Without labels—i.e., with only traditional positional arguments—the example would simply be a function taking three string parameters:

    replace(String, String, String)
Of course, the documentation should specify which arguments are which, but still at call sites it would be easy to accidentally permute the arguments:

    replace("https://[^/]*", "", url)  // wrong!
(In this case, the problem is exacerbated since different languages/libraries pick different orders here! For instance, the incorrect ordering above is correct for Python's `re.sub`, so it's easy to see how mistakes might arise.)

Labels solve this problem by making the binding explicit at the call site:

    replace(each: "https://[^/]*", with: "", in: url)  // now correct!
(Looking at the Gleam docs [1], it seems that labeled arguments "can be given in any order".)

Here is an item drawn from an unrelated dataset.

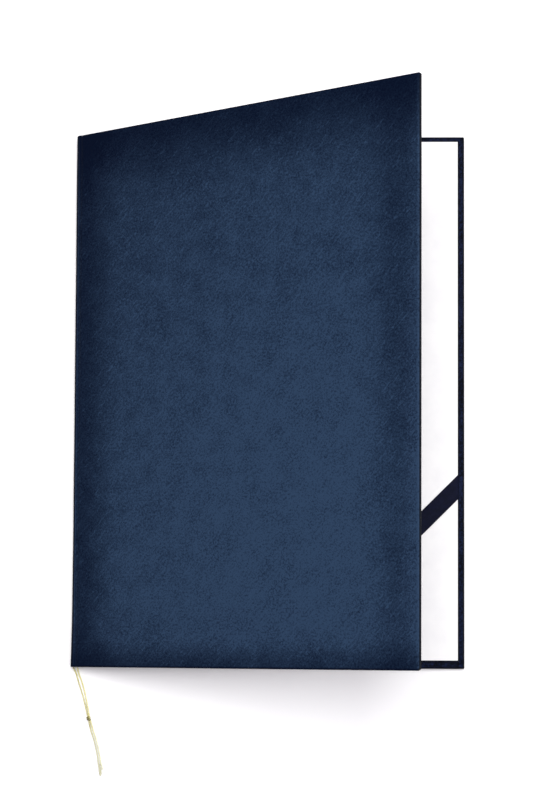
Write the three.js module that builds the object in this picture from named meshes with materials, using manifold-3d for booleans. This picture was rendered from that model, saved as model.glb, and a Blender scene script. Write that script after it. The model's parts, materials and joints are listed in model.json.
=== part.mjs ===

Now, how does the implementation of this function look? The obvious first approach is to require the labels to be the same as the local variable names, but this often leads to awkward "grammar", because (in the convention of Gleam and some other languages, like those in the Smalltalk/ObjC/Swift heritage) good label names tend to be more like prepositions, whereas variable names like to be nouns:

    pub fn replace(in: String, each: String, with: String) {
        // variables `in`, `each`, and `with` in scope...
        in.split(each).intersperse(with).join()  // hmm...
    }
Now, of course, the implementation can simply re-bind its arguments to new names:

    pub fn replace(in: String, each: String, with: String) {
        let string = in, pattern = each, replacement = with;
        string.split(pattern).intersperse(replacement).join()  // better.
    }
And labeled arguments are sugar for precisely that:

    pub fn replace(in string: String, each pattern: String, with replacement: String) {
        string.split(pattern).intersperse(replacement).join()
    }
[1]: https://gleam.run/book/tour/functions.html#labelled-argument...



Isn't this solvable just by using types and instances rather than just calling top level/static functions? If you have a "replace" function off of String and use a Pattern type instead of a raw string, the compiler will enforce the correct type and ordering.

    val p = Pattern("https://[^/]*")
    val in = "https://google.com/some/path"
    val path = in.replace(p, "") // /some/path
In fact this specific example is solved just by having a dedicated type, for example URI:

    val path = URI("https://google/com/some/path").path; // /some/path

This feels like to me an answer in search of a problem.